My grand father's house just pre-war had two 15A sockets, my fathers house 1954 had five 13A sockets, it also still had wall lights in the hall, stairs, and landing. The stairs and landing lights have been replaced but the hall still had the original metal wall lamps with no earths.

The kitchen had a ceiling lamp which my father replaced with a plug in metal fluorescent lamp think it still may be in the garage. When it failed dad fitted a metal lamp to ceiling again fluorescent now a 2D double insulated but that original plug in one clearly could not have been earthed.
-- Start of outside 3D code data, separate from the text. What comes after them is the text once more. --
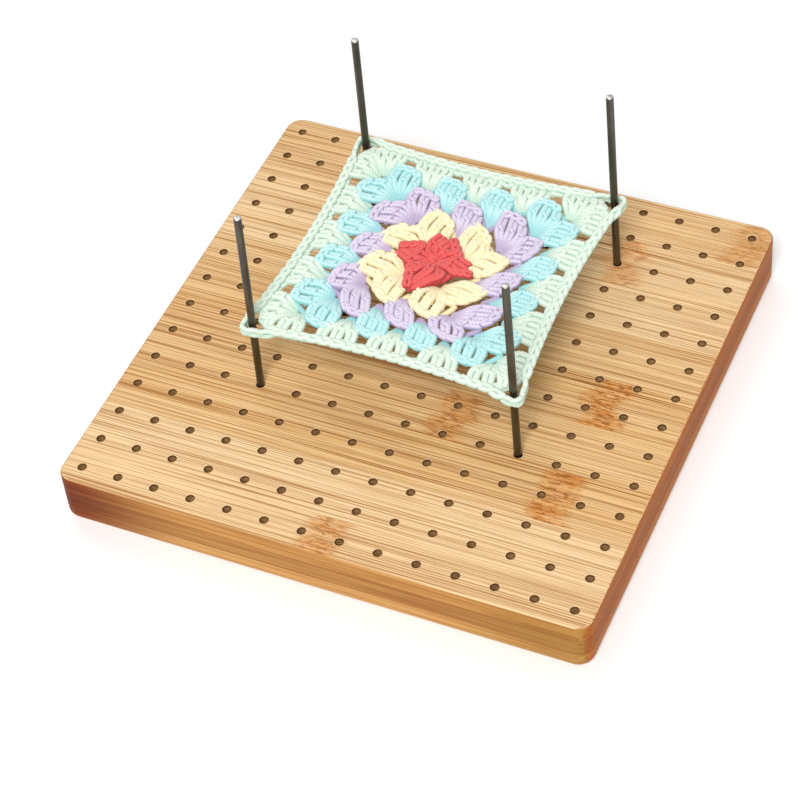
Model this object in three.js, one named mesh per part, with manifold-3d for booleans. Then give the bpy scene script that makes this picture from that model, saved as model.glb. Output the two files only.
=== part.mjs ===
// A laminated bamboo blocking board with four steel pegs and a crocheted granny square stretched
// between them. Millimetres, +Z up. The origin is on the underside, in the middle of the board.

import * as THREE from "three";
import { mergeVertices } from "three/addons/utils/BufferGeometryUtils.js";
import Module from "manifold-3d";

const wasm = await Module();
wasm.setup();

// ---- driving dimensions ----

const boardSide = 200; // the board is square
const pitch = 14.25; // from hole to hole
const holesPerSide = 14;
const plyHeight = 7; // three equal plies make the board
const cornerRadius = 6; // upright corners of the board
const topEasing = 1; // small round along the top edge
const bottomRound = 2.5; // larger round along the bottom edge

const stripWidth = 23; // one flat bamboo strip
const topFirstStrip = 16; // the strips at the edges were sawn narrower
const coreFirstStrip = 9; // the plies' seams don't lie above each other
const bottomFirstStrip = 20;

const pegRadius = 1.4;
const pegAbove = 82; // steel that stands above the board
const pegChamfer = 0.3;
const pegLean = THREE.MathUtils.degToRad(1.1); // the stretched square pulls each peg inwards
const holeFlat = 1.65; // from a hole's middle to its wall
const fitGap = 0.3; // between pieces that must stay free of each other

const squareMiddle = new THREE.Vector2(0, pitch); // the square is one row behind the middle
const pegSpan = 7 * pitch; // from peg to peg
const clothHeight = 30.5; // from the board up to the middle of the yarn
const clothThickness = 4;
const clothSide = 106.5; // from corner to corner of the edging
const cornerTurn = 4.25; // radius of the edging's corners
const bow = 4; // how far a side's middle is drawn in
const edgingWidth = 4;
const loopRadius = 2.1; // the space that a peg stands in
const loopSlack = 1; // how much longer that space is towards the middle, along X and along Y

// ---- sizes that follow ----

const boardHeight = 3 * plyHeight;
const holeDepth = 2 * plyHeight; // drilled through the top and the core, down to the bottom ply
const holeFloor = boardHeight - holeDepth;
const firstHole = -pitch * (holesPerSide - 1) / 2;
const clothLevel = boardHeight + clothHeight;

// Each round of the square: its name, its colour, and half the side that it reaches.
const rounds = [
  { name: "round_1_coral", colour: 0xe2505a, reach: 15.5 },
  { name: "round_2_cream", colour: 0xf7ebb4, reach: 25 },
  { name: "round_3_lavender", colour: 0xd9c8e6, reach: 32.5 },
  { name: "round_4_aqua", colour: 0xaee8e8, reach: 43 },
  { name: "round_5_mint", colour: 0xd9f5e4, reach: clothSide / 2 - edgingWidth },
  { name: "edging_mint", colour: 0xd5f3e0, reach: clothSide / 2 },
];

// ---- solids ----

function toSolid(geometry, matrix = new THREE.Matrix4()) {
  const bare = geometry.clone().applyMatrix4(matrix);
  bare.deleteAttribute("normal");
  bare.deleteAttribute("uv");
  const merged = mergeVertices(bare, 1e-4);
  const vertProperties = new Float32Array(merged.attributes.position.array);
  const triVerts = new Uint32Array(merged.index.array);
  return new wasm.Manifold(new wasm.Mesh({ numProp: 3, vertProperties, triVerts }));
}

function toGeometry(solid) {
  const mesh = solid.getMesh();
  const geometry = new THREE.BufferGeometry();
  geometry.setAttribute("position", new THREE.BufferAttribute(new Float32Array(mesh.vertProperties), 3));
  geometry.setIndex(new THREE.BufferAttribute(new Uint32Array(mesh.triVerts), 1));
  geometry.computeVertexNormals();
  return geometry;
}

function box(x0, y0, z0, x1, y1, z1) {
  const geometry = new THREE.BoxGeometry(x1 - x0, y1 - y0, z1 - z0);
  return toSolid(geometry, new THREE.Matrix4().makeTranslation((x0 + x1) / 2, (y0 + y1) / 2, (z0 + z1) / 2));
}

function raised(shape, z0, z1, curveSegments) {
  const geometry = new THREE.ExtrudeGeometry(shape, { depth: z1 - z0, bevelEnabled: false, curveSegments });
  return toSolid(geometry, new THREE.Matrix4().makeTranslation(0, 0, z0));
}

// ---- board ----

function roundedSquare(half, radius) {
  const shape = new THREE.Shape();
  shape.moveTo(half, radius - half);
  for (let quarter = 0; quarter < 4; quarter++) {
    const turn = quarter * Math.PI / 2;
    const middle = new THREE.Vector2(half - radius, half - radius).rotateAround(new THREE.Vector2(), turn);
    shape.absarc(middle.x, middle.y, radius, turn, turn + Math.PI / 2);
  }
  shape.closePath();
  return shape;
}

// The board's outline raised between two heights, with both its edges rounded by the same radius.
function roundedSlab(z0, z1, edge, steps) {
  const geometry = new THREE.ExtrudeGeometry(roundedSquare(boardSide / 2 - edge, cornerRadius - edge), {
    depth: z1 - z0 - 2 * edge, bevelEnabled: true, bevelSize: edge, bevelThickness: edge,
    bevelSegments: steps, curveSegments: 5,
  });
  return toSolid(geometry, new THREE.Matrix4().makeTranslation(0, 0, z0 + edge));
}

// Two slabs, one too tall and one too deep, share only the board with its two different edges.
function boardBlank() {
  const roundBelow = roundedSlab(0, 2 * boardHeight, bottomRound, 3);
  const easedAbove = roundedSlab(-boardHeight, boardHeight, topEasing, 2);
  return roundBelow.intersect(easedAbove);
}

function holeRow(y) {
  const sides = 8;
  const overrun = 1;
  const radius = holeFlat / Math.cos(Math.PI / sides);
  const cutter = new THREE.CylinderGeometry(radius, radius, holeDepth + overrun, sides).rotateX(Math.PI / 2);
  const place = new THREE.Matrix4();
  let row = null;
  for (let column = 0; column < holesPerSide; column++) {
    place.makeTranslation(firstHole + column * pitch, y, holeFloor + (holeDepth + overrun) / 2);
    const hole = toSolid(cutter, place);
    row = row ? row.add(hole) : hole;
  }
  return row;
}

function stripEdges(firstStrip) {
  const edges = [-boardSide / 2];
  for (let y = firstStrip - boardSide / 2; y < boardSide / 2; y += stripWidth) edges.push(y);
  edges.push(boardSide / 2);
  return edges;
}

// One ply: strips side by side along X, each cut from the blank and drilled where hole rows cross it.
function addPly(group, name, level, firstStrip, colour, blank, rows) {
  const edges = stripEdges(firstStrip);
  for (let i = 0; i + 1 < edges.length; i++) {
    const room = box(-boardSide, edges[i], level, boardSide, edges[i + 1], level + plyHeight);
    let strip = blank.intersect(room);
    for (const { y, solid } of rows) {
      if (y > edges[i] - 2 * holeFlat && y < edges[i + 1] + 2 * holeFlat) strip = strip.subtract(solid);
    }
    const material = new THREE.MeshStandardMaterial({ color: colour, roughness: 0.6, metalness: 0 });
    const mesh = new THREE.Mesh(toGeometry(strip), material);
    mesh.name = `${name}_strip_${i + 1}`;
    group.add(mesh);
  }
}

function makeBoard() {
  const board = new THREE.Group();
  const blank = boardBlank();
  const rows = [];
  for (let row = 0; row < holesPerSide; row++) {
    const y = firstHole + row * pitch;
    rows.push({ y, solid: holeRow(y) });
  }
  addPly(board, "bottom", 0, bottomFirstStrip, 0xc69a63, blank, []);
  addPly(board, "core", plyHeight, coreFirstStrip, 0xa9743f, blank, rows);
  addPly(board, "top", 2 * plyHeight, topFirstStrip, 0xe0bc88, blank, rows);
  return board;
}

// ---- pegs ----

const corners = [
  { name: "front_left", x: -1, y: -1 },
  { name: "front_right", x: 1, y: -1 },
  { name: "rear_right", x: 1, y: 1 },
  { name: "rear_left", x: -1, y: 1 },
];

// A cut length of rod with both ends chamfered, its axis along +Z and its foot at z = 0.
function pegGeometry() {
  const length = (pegAbove + holeDepth - fitGap) / Math.cos(pegLean);
  const profile = [
    new THREE.Vector2(0, 0),
    new THREE.Vector2(pegRadius - pegChamfer, 0),
    new THREE.Vector2(pegRadius, pegChamfer),
    new THREE.Vector2(pegRadius, length - pegChamfer),
    new THREE.Vector2(pegRadius - pegChamfer, length),
    new THREE.Vector2(0, length),
  ];
  return new THREE.LatheGeometry(profile, 12).rotateX(Math.PI / 2);
}

// A peg leans towards the middle of the square about the middle of its hole.
function makePeg({ name, x, y }) {
  const leaning = new THREE.Group();
  leaning.position.set(
    squareMiddle.x + x * pegSpan / 2, squareMiddle.y + y * pegSpan / 2, boardHeight - holeDepth / 2);
  const inwards = new THREE.Vector3(-x, -y, 0).normalize();
  leaning.quaternion.setFromAxisAngle(new THREE.Vector3(0, 0, 1).cross(inwards), pegLean);
  const material = new THREE.MeshStandardMaterial({ color: 0x6d6a63, roughness: 0.35, metalness: 0.9 });
  const peg = new THREE.Mesh(pegGeometry(), material);
  peg.name = `peg_${name}`;
  peg.position.z = -(holeDepth / 2 - fitGap) / Math.cos(pegLean);
  leaning.add(peg);
  return leaning;
}

// Where a peg's axis passes a height, in the square's own plane.
function pegPlace({ x, y }, height) {
  const inwards = (height - boardHeight + holeDepth / 2) * Math.tan(pegLean) / Math.SQRT2;
  return new THREE.Vector2(
    squareMiddle.x + x * (pegSpan / 2 - inwards), squareMiddle.y + y * (pegSpan / 2 - inwards));
}

// ---- granny square ----

// A square outline with rounded corners whose sides are drawn in towards its middle.
function drawnInSquare(half, radius, drawn, path = new THREE.Shape()) {
  const at = (x, y, turn) => new THREE.Vector2(x, y).rotateAround(new THREE.Vector2(), turn).add(squareMiddle);
  const straight = half - radius;
  const start = at(half, -straight, 0);
  path.moveTo(start.x, start.y);
  for (let quarter = 0; quarter < 4; quarter++) {
    const turn = quarter * Math.PI / 2;
    const pulled = at(half - 2 * drawn, 0, turn);
    const end = at(half, straight, turn);
    path.quadraticCurveTo(pulled.x, pulled.y, end.x, end.y);
    const middle = at(straight, straight, turn);
    path.absarc(middle.x, middle.y, radius, turn, turn + Math.PI / 2);
  }
  path.closePath();
  return path;
}

function outlineOf(reach) {
  const share = reach / (clothSide / 2);
  return { half: reach, radius: cornerTurn * Math.max(share, 0.6), drawn: bow * share ** 2 };
}

// The upright slot that a peg stands in, longer towards the middle of the square.
function pegSpace(corner) {
  const sides = 12;
  const height = 4 * clothThickness;
  const cutter = new THREE.CylinderGeometry(loopRadius, loopRadius, height, sides).rotateX(Math.PI / 2);
  const place = pegPlace(corner, clothLevel);
  const outer = toSolid(cutter, new THREE.Matrix4().makeTranslation(place.x, place.y, clothLevel));
  const inner = toSolid(cutter, new THREE.Matrix4().makeTranslation(
    place.x - corner.x * loopSlack, place.y - corner.y * loopSlack, clothLevel));
  return outer.add(inner);
}

function makeRound(index) {
  const { name, colour, reach } = rounds[index];
  const outer = outlineOf(reach);
  const shape = drawnInSquare(outer.half, outer.radius, outer.drawn);
  if (index > 0) {
    const inner = outlineOf(rounds[index - 1].reach + fitGap);
    shape.holes.push(drawnInSquare(inner.half, inner.radius, inner.drawn, new THREE.Path()));
  }
  let solid = raised(shape, clothLevel - clothThickness / 2, clothLevel + clothThickness / 2, 4);
  for (const corner of corners) solid = solid.subtract(pegSpace(corner));
  const material = new THREE.MeshStandardMaterial({ color: colour, roughness: 0.95, metalness: 0 });
  const mesh = new THREE.Mesh(toGeometry(solid), material);
  mesh.name = name;
  return mesh;
}

// ---- assembly ----

const group = new THREE.Group();
group.add(makeBoard());
for (const corner of corners) group.add(makePeg(corner));
for (let index = 0; index < rounds.length; index++) group.add(makeRound(index));

export default group;
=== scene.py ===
"""A bamboo blocking board, its four steel pegs and the granny square stretched between them.

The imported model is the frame. Sizes are in millimetres until a mesh is made, then in metres.
"""

import math
import random

import bmesh
import bpy
import numpy as np
from mathutils import Matrix, Vector


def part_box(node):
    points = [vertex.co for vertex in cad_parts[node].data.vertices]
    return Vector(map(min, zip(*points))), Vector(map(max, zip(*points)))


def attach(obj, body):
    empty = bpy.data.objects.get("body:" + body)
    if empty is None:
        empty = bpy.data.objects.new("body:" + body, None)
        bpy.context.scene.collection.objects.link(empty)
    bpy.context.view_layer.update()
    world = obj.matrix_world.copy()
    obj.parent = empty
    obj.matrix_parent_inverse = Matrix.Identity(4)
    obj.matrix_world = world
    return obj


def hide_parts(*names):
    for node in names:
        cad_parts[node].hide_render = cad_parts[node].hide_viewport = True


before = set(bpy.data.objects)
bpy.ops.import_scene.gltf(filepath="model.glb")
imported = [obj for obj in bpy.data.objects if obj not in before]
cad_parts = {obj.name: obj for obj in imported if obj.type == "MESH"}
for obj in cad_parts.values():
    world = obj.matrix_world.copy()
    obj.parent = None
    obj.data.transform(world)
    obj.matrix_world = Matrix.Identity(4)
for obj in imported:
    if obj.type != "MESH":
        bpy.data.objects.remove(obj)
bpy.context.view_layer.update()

MM = 0.001
UP = np.array([0.0, 0.0, 1.0])

# ---- board, in millimetres ----

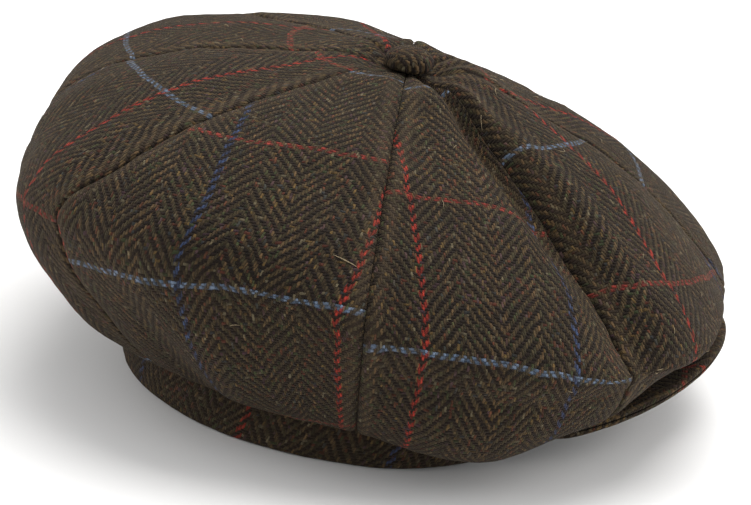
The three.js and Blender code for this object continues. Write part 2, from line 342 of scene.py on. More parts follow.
def shell(name, outer, inner, uv):
    """A closed sheet from a grid of outer points and a grid of inner ones, both [rows, columns, 3]."""
    rows, cols = outer.shape[:2]
    faces = []

    def at(i, j, side):
        return (side * rows + i) * cols + j

    for i in range(rows - 1):
        for j in range(cols - 1):
            faces.append((at(i, j, 0), at(i + 1, j, 0), at(i + 1, j + 1, 0), at(i, j + 1, 0)))
            faces.append((at(i, j, 1), at(i, j + 1, 1), at(i + 1, j + 1, 1), at(i + 1, j, 1)))
        for j, order in ((0, 1), (cols - 1, -1)):
            rim = (at(i, j, 0), at(i, j, 1), at(i + 1, j, 1), at(i + 1, j, 0))
            faces.append(rim[::order])
    for i, order in ((0, -1), (rows - 1, 1)):
        for j in range(cols - 1):
            rim = (at(i, j, 0), at(i, j, 1), at(i, j + 1, 1), at(i, j + 1, 0))
            faces.append(rim[::order])
    p = np.concatenate([outer.reshape(-1, 3), inner.reshape(-1, 3)])
    a, b, c, d = (p[list(corner)] for corner in zip(*faces))
    if np.sum(a * (np.cross(b, c) + np.cross(c, d))) < 0:
        faces = [f[::-1] for f in faces]
    obj = add_object(name, p, faces)
    set_uv(obj, np.concatenate([uv.reshape(-1, 2)] * 2))
    return obj


def outward_faces(obj):
    """Turns the faces out, if they face in."""
    work = bmesh.new()
    work.from_mesh(obj.data)
    bmesh.ops.recalc_face_normals(work, faces=work.faces)
    if work.calc_volume(signed=True) < 0:
        bmesh.ops.reverse_faces(work, faces=work.faces)
    work.to_mesh(obj.data)
    work.free()


def paint(obj, material):
    obj.data.materials.clear()
    obj.data.materials.append(material)


def fit(obj, material, node=None, body="cap"):
    """Paints a piece that rides on a body, and hides the CAD node it replaces, if it does."""
    paint(obj, material)
    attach(obj, body)
    if node:
        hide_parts(node)
    return obj


# ----- materials
class Graph:
    """A node material, with short calls for its nodes."""

    def __init__(self, name):
        self.material = bpy.data.materials.new(name)
        self.material.use_nodes = True
        self.tree = self.material.node_tree
        self.tree.nodes.clear()

    def node(self, kind, inputs=(), **settings):
        made = self.tree.nodes.new(kind)
        for key, value in settings.items():
            setattr(made, key, value)
        for key, value in dict(inputs).items():
            self.feed(made.inputs[key], value)
        return made

    def feed(self, socket, value):
        if isinstance(value, bpy.types.NodeSocket):
            self.tree.links.new(value, socket)
        elif value is not None:
            socket.default_value = value

    def math(self, operation, a, b=None, c=None, clamp=False):
        made = self.node("ShaderNodeMath", {0: a, 1: b, 2: c}, operation=operation, use_clamp=clamp)
        return made.outputs[0]

    def times(self, a, b):
        return self.math("MULTIPLY", a, b)

    def plus(self, a, b):
        return self.math("ADD", a, b)

    def scaled(self, a, by, then_plus):
        return self.math("MULTIPLY_ADD", a, by, then_plus)

    def vector(self, x, y, z=0.0):
        return self.node("ShaderNodeCombineXYZ", {0: x, 1: y, 2: z}).outputs[0]

    def mix(self, factor, a, b, kind="MIX"):
        made = self.node("ShaderNodeMix", {0: factor, 6: a, 7: b}, data_type="RGBA", blend_type=kind)
        return made.outputs[2]

    def blend(self, factor, a, b):
        """A number between a and b."""
        return self.node("ShaderNodeMix", {0: factor, 2: a, 3: b}, data_type="FLOAT").outputs[0]

    def noise(self, where, scale, detail=2.0, rough=0.5):
        inputs = {"Vector": where, "Scale": scale, "Detail": detail, "Roughness": rough}
        return self.node("ShaderNodeTexNoise", inputs).outputs[0]

    def white(self, x, y, z=0.0):
        made = self.node("ShaderNodeTexWhiteNoise", {0: self.vector(x, y, z)}, noise_dimensions="3D")
        return made.outputs[0], made.outputs[1]

    def ramp(self, factor, stops, kind="LINEAR"):
        """A ramp of linear colours, from (place, red, green, blue) for each."""
        made = self.node("ShaderNodeValToRGB", {0: factor})
        ramp = made.color_ramp
        ramp.interpolation = kind
        while len(ramp.elements) < len(stops):
            ramp.elements.new(0.5)
        for element, (at, *colour) in zip(ramp.elements, stops):
            element.position = at
            element.color = (*colour, 1)
        return made.outputs[0]

    def greys(self, factor, *stops):
        """A ramp of greys from (place, tone) pairs."""
        return self.ramp(factor, [(at, tone, tone, tone) for at, tone in stops])

    def colours(self, factor, stops, kind="LINEAR"):
        """A ramp of sRGB colours, from (place, red, green, blue) for each."""
        return self.ramp(factor, [(at, *srgb(*rgb)) for at, *rgb in stops], kind)

    def on_cloth(self):
        """The place on the flat cloth in mm, whole, and then its parts."""
        uv = self.node("ShaderNodeUVMap", uv_map="cloth").outputs[0]
        metres = self.node("ShaderNodeVectorMath", {0: uv, 1: (1000, 1000, 1000)}, operation="MULTIPLY")
        place = metres.outputs[0]
        return place, self.node("ShaderNodeSeparateXYZ", {0: place}).outputs

    def in_object(self):
        return self.node("ShaderNodeTexCoord").outputs["Object"]

    def finish(self, colour, roughness, height=None, depth=0.0003, strength=1.0, **constants):
        shader = self.node("ShaderNodeBsdfPrincipled", {"Base Color": colour, "Roughness": roughness})
        for key, value in constants.items():
            shader.inputs[key.replace("_", " ")].default_value = value
        if height is not None:
            bump = self.node("ShaderNodeBump", {"Height": height, "Distance": depth, "Strength": strength})
            self.feed(shader.inputs["Normal"], bump.outputs[0])
        self.node("ShaderNodeOutputMaterial", {0: shader.outputs[0]})
        return self.material


def srgb(*rgb):
    """Linear values of an sRGB colour."""
    return tuple(c / 12.92 if c <= 0.04045 else ((c + 0.055) / 1.055) ** 2.4 for c in rgb)


WARP_END = 0.86  # width of one warp end, in mm
WEFT_PICK = 1.14
COLUMN_ENDS = 16  # warp ends in one column of the herringbone
WARP_CHECK_PERIOD = 108.0  # from one red warp check to the next, with a blue one midway
WEFT_CHECK_PERIOD = 128.0
CHECK_WIDTH = 2.3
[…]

When in 2006 the wet room was fitted the electrician employed by builders offered for £100 extra to swap whole consumer unit rather than fit a sub main for wet room. Had the builder done his job I would have not questioned the wiring of the consumer unit. However we had to take over the job and found the house earth was the earth rod fitted by BT for the party line telephone using bare copper around 3mm². There simply was no earth connection to the house. I could not find any signs of an earth connection ever existing. It now has a DNO earth.

Gas was late addition to house so it would seem only earth was the water pipe. Although I could not find any earth bonding so it seems likely there was never an earth since the house was built. However I know there must have been an earth as I remember an earth fault on a radio blowing a 13A fuse. So something at some time must have changed possible when the solid fuel cooker was removed.

The fact I could find no sign, but knew it must have existed, means looking today, clearly we can't really say what was there, even just back to 1954.